Appare altresì significativo prendere atto che anche il primo degli approdi cui era pervenuta questa Corte nella prima delle pronunce sopra ricordate risulta oramai superato, giacchè "in tema di misure cautelari personali, il provvedimento di sospensione dei termini di custodia cautelare può essere deliberato anche da un giudice diverso da quello dinanzi al quale si è verificata la causa che ha dato luogo alla sospensione, dovendosi rispettare, come unica condizione di legittimità del provvedimento sospensivo, che nel momento in cui venga adottato non siano già scaduti i termini di custodia cautelare che l’ordinanza intende sospendere" (Cass., Sez. 3, n. 3637 del 15/12/2010, M., Rv 249157; v. anche Cass., Sez. 5, n. 37656 del 07/06/2012, Scozzari, Rv 254556, secondo cui "compete al giudice di appello il potere di adottare il provvedimento di sospensione dei termini di custodia cautelare per la durata del tempo di redazione della sentenza di primo grado"). Le Sezioni Unite hanno peraltro risolto un ulteriore contrasto interpretativo in senso coerente a quest’ultimo indirizzo, affermando sotto altro profilo che "è legittimo il provvedimento di sospensione dei termini di durata della custodia cautelare, in pendenza dei termini per la redazione della sentenza, ex art. 304 c.p.p., comma 1, lett. c), assunto d’ufficio, senza il previo contraddittorio delle parti" (Cass., Sez. U, n. 27361 del 31/03/2011, Ez Zyane, Rv 249969).

Nel caso oggi in esame, pertanto, i termini di restrizione del M. non venivano a scadere – quanto alla fase del processo di primo grado – il 22/04/2012: non può infatti condividersi l’assunto difensivo secondo cui avrebbero dovuto computarsi cinque giorni in più rispetto alla scadenza risultante dal provvedimento assunto ex art. 154 disp. att. c.p.p., comma 4 bis, avendo il primo giudice pronunciato il dispositivo il 19/11/2011. A quella data, stando al ricorrente, mancavano ancora cinque giorni prima della scadenza in quel momento prevista, e sarebbe stato necessario tenere conto che la sospensione correlata al periodo di redazione della sentenza può operare solo nei limiti del termine assegnato dal giudicante od autorizzato dal capo dell’ufficio.

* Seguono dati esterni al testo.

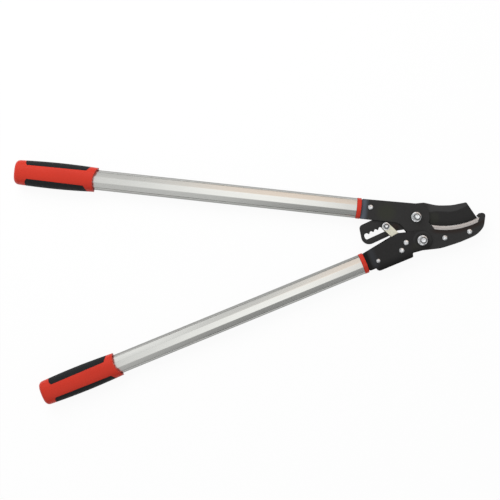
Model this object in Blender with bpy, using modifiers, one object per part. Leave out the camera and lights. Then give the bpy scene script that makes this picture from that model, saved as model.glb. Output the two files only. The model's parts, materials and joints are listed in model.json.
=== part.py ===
"""Ratchet anvil lopper: a notched blade tail, stepped by a link, closes the blade on an anvil between two jaw plates.

Units are metres. The lopper lies flat with +Z up: +X runs along the upper handle towards the jaws and +Y points
from the anvil's side to the blade's spine. Outlines in the jaw's plane are written from the blade pivot, those of
the lower handle from the handle pivot, and those of the link from the link pivot.
"""

import math

import bmesh
import bpy
from mathutils import Matrix, Vector

NAME = "lopper"

# Clearances
FIT = 0.0003
RUNNING_GAP = 0.00035
EDGE_BREAK = 0.0004
CUTTER_REACH = 0.05
ARC_TOLERANCE = 0.00010

# Sheet thicknesses, which stack outwards from the blade in the middle
BLADE_THICKNESS = 0.0045
JAW_PLATE_THICKNESS = 0.0030
LINK_THICKNESS = 0.0025
BRACKET_THICKNESS = 0.0030

# Pivots, from the blade pivot in the jaw's plane
HANDLE_PIVOT = (0.0134, -0.0360)
HANDLE_ANGLE = math.radians(28.46)
RATCHET_PIN_PLACE = (-0.0462, -0.0200)

# Pivots and rivets in the lower bracket, from the handle pivot along the lower handle
LINK_PIVOT = (-0.0255, 0.0065)
SPRING_ANCHOR = (-0.0367, -0.0025)

# Tang rivets, in from the handle's end of the tang and across the handle
UPPER_TANG_RIVET = (0.0146, 0.0075)
LOWER_TANG_RIVET = (0.0183, -0.0035)

# Fasteners
PIVOT_BOLT_DIAMETER = 0.0080
PIVOT_BOLT_FLATS = 0.0130
PIVOT_HEAD_HEIGHT = 0.0053
PIVOT_NUT_HEIGHT = 0.0080
PIVOT_WASHER_DIAMETER = 0.0160
PIVOT_WASHER_THICKNESS = 0.0016
RATCHET_PIN_DIAMETER = 0.0050
RATCHET_NUT_FLATS = 0.0100
RATCHET_NUT_HEIGHT = 0.0050
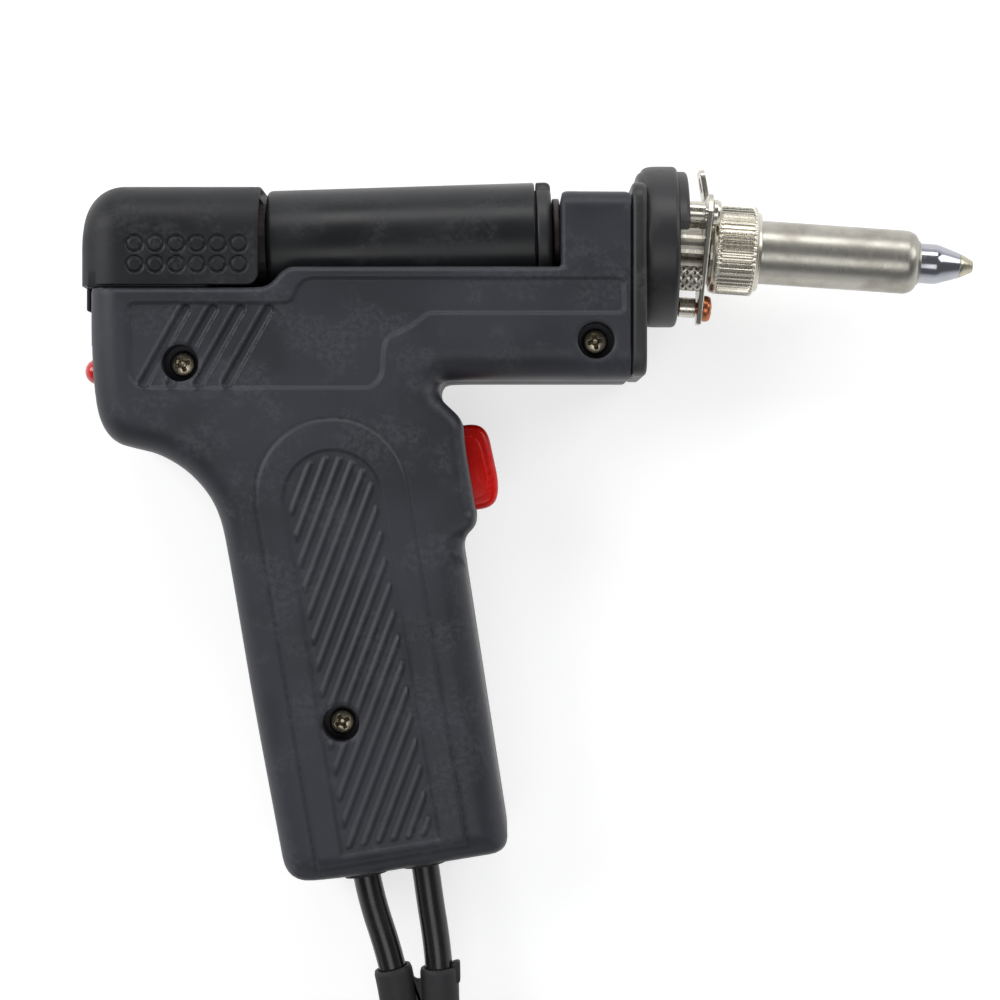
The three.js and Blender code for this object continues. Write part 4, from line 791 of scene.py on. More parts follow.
def side_relief(x, y, panel):
    """Height of the pressed and raised details over the plain side face: the sunk panel with its four bars, the band
    round the grip, and the slanted round-ended ribs within it."""
    s = sizes()
    mm = 1 / MM
    z = -s.panel_depth * mm * rise(-0.25, 0.45, distance_inside(x, y, panel))
    bar = np.full(x.shape, 9.0)
    for top in BAR_TOPS:
        bar = np.minimum(bar, capsule(x, y, top + BAR_SHIFT, BAR_Y[0], top, BAR_Y[1]))
    z -= s.bar_depth * mm * rise(1.05, 0.6, bar) - 0.2 * rise(1.75, 1.2, bar) * rise(0.75, 1.15, bar)
    u, v = grip_frame(x, y)
    band = arch_inside(u, v, -1.1, -6.4, 14.5, 64.6)
    z += s.band_height * mm * rise(-0.2, 0.35, band) - 0.22 * rise(0.5, 0.0, np.abs(band + 0.35))
    field = arch_inside(u, v, -1.1, -5.4, 9.7, 62.9)
    z -= 0.5 * rise(-0.2, 0.4, field)
    lean = math.radians(30)
    across = u * math.cos(lean) + v * math.sin(lean)
    pitch = s.rib_pitch * mm
    rib = np.round(across / pitch) * pitch
    off = np.abs(across - rib)
    room = field - 1.35
    end = np.hypot(off, np.maximum(0.39 - room, 0))
    z += s.rib_height * mm * rise(0.62, 0.2, end) * (room > -0.35)
    return z


def housing_half(name, spacing, upper, node_names):
    """One moulded half: a grid cut to the outline, raised to the side face less its edge rounding and plus its
    relief, with walls down to the split plane that bend round the canister's trough, the plunger's channel and the
    trigger's pocket. Bores for the screws go to flat floors."""
    corners = np.array([p[:2] for p in OUTLINE])
    cuts = np.array([p[2] for p in OUTLINE])
    line = rounded(corners, cuts, 6, closed=True)
    stretch = np.array([p[3] for p in OUTLINE])
    owner = np.array([np.argmin(capsule(mx, my, corners[:, 0], corners[:, 1], np.roll(corners[:, 0], -1),
                                        np.roll(corners[:, 1], -1)))
                      for mx, my in (line + np.roll(line, -1, axis=0)) / 2])
    radii = stretch[owner]
    xs = np.arange(-88.2, 21.4, spacing)
    ys = np.arange(-72.6, 67.4, spacing)
    x, y = (a.ravel() for a in np.meshgrid(xs, ys, indexing="ij"))
    inside = distance_inside(x, y, line)
    kept = inside > -0.5 * spacing
    if upper:
        for sx, sy in SCREW_PLACES:
            bore = np.hypot(x - sx, y - sy) - RECESS_RADIUS
            kept &= bore > -0.5 * spacing
            inside = np.minimum(inside, bore)
    faces = grid_faces(len(xs), len(ys))
    faces = faces[kept[faces].all(axis=1)][:, ::-1]
    edges = np.concatenate([faces[:, [k, (k + 1) % 4]] for k in range(4)])
    key = np.sort(edges, axis=1)
    code = key[:, 0] * len(x) + key[:, 1]
    _, index, count = np.unique(code, return_index=True, return_counts=True)
    rim = edges[index[count == 1]]
    rim_points = np.unique(rim)
    for _ in range(2):
        px, py = x[rim_points], y[rim_points]
        dx, dy, away = slide_to(px, py, line, upper)
        x[rim_points], y[rim_points] = px - dx * away, py - dy * away
    panel = rounded(PANEL, 1.4, 4, closed=True)
    z = WIDTH - edge_drop(x, y, line, radii) + side_relief(x, y, panel) * rise(0.2, 1.4, distance_inside(x, y, line))
    if upper:
        for sx, sy in SCREW_PLACES:
            z -= 0.3 * rise(0.7, 0.0, np.hypot(x - sx, y - sy) - RECESS_RADIUS)
    else:
        z -= sizes().band_height / MM
    levels = 11  # rings of points down the walls
    bx, by, bz = x[rim_points], y[rim_points], z[rim_points]
    in_bore = np.zeros(len(rim_points), bool)
    if upper:
        for sx, sy in SCREW_PLACES:
            in_bore |= np.hypot(bx - sx, by - sy) < RECESS_RADIUS + 0.6
    share = np.linspace(0, 1, levels)[1:, None]
    floor = np.where(in_bore, RECESS_FLOOR, MID_Z + 0.04)
    wz = bz + (floor - bz) * share
    wx, wy = wall_places(bx[None] + 0 * wz, by[None] + 0 * wz, wz, in_bore)
    groove = np.zeros_like(wz)
    groove[-1] = 0.35 * ~in_bore
    nx, ny, _ = slide_to(bx, by, line, False)
    wx, wy = wx + groove * nx, wy + groove * ny
    number = np.zeros(len(x), int)
    number[rim_points] = np.arange(len(rim_points))
    a, b = number[rim[:, 0]], number[rim[:, 1]]
    base, n = len(x), len(rim_points)
    walls = [np.stack([rim[:, 1], rim[:, 0], base + a, base + b], axis=1)]
    for k in range(levels - 2):
        upper_ring, lower_ring = base + k * n, base + (k + 1) * n
        walls.append(np.stack([upper_ring + b, upper_ring + a, lower_ring + a, lower_ring + b], axis=1))
    points = np.stack([np.r_[x, wx.ravel()], np.r_[y, wy.ravel()], np.r_[z, wz.ravel()]], axis=1)
    faces = np.concatenate([faces, *walls])
    used = np.unique(faces)
    renumber = np.zeros(len(points), int)
    renumber[used] = np.arange(len(used))
    points, faces = points[used], renumber[faces]
    if not upper:
        points[:, 2] = 2 * MID_Z - points[:, 2]
        faces = faces[:, ::-1]
    half = piece(name, [(points, [faces])], look("housing_plastic"), stands_for=node_names,
                 sharp=50, keep_way=True)
    rework(half.data, close_holes)
    shade(half.data, 50)


def close_holes(work):
    """Fills every open ring of a mesh with flat triangles found in the side view, so that bays stay open."""
    work.verts.index_update()
    following = {}
    for edge in work.edges:
        if edge.is_boundary:
            loop = edge.link_loops[0]
            following[loop.link_loop_next.vert] = loop.vert
    while following:
        start = next(iter(following))
        ring, vert = [], start
        while vert in following:
            ring.append(vert)
            vert = following.pop(vert)
        flat = [Vector((v.co.x, v.co.y)) / MM for v in ring]
        _, _, triangles, sources, _, _ = delaunay_2d_cdt(flat, [], [list(range(len(ring)))], 1, 1e-6)
        for triangle in triangles:
            corners = [ring[sources[k][0]] for k in triangle if sources[k]]
            if len(set(corners)) == 3 and work.faces.get(corners) is None:
                work.faces.new(corners)
    bmesh.ops.recalc_face_normals(work, faces=work.faces)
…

Tuttavia, mentre quest’ultimo rilievo è senz’altro condivisibile, non è corretto imputare comunque il periodo in questione nella fase del processo di primo grado, che si conclude con la "pronuncia" della sentenza e che nella fattispecie era stata comunque definita in tempo utile per impedire la declaratoria di inefficacia della misura: ergo, la data del 17/04/2012 non può valere come dies ad quem (seppure differita di cinque giorni) in relazione al disposto dell’art. 303 c.p.p., comma 1, lett. b bis, bensì come dies a quo per il diverso ed ulteriore termine – qui, pari a un anno, in ragione dell’entità della pena inflitta – di cui alla successiva lettera e).

2. Il rigetto del ricorso comporta la condanna del ricorrente al pagamento delle spese del presente giudizio di legittimità.

Dal momento che alla presente decisione non consegue la rimessione in libertà del M., dovranno curarsi gli adempimenti previsti dalla norma indicata in dispositivo.

P.Q.M.

Rigetta il ricorso e condanna il ricorrente al pagamento delle spese processuali.

Manda alla Cancelleria per gli adempimenti di cui all’art. 94 disp. att. c.p.p., comma 1 ter.

Così deciso in Roma, il 29 gennaio 2013.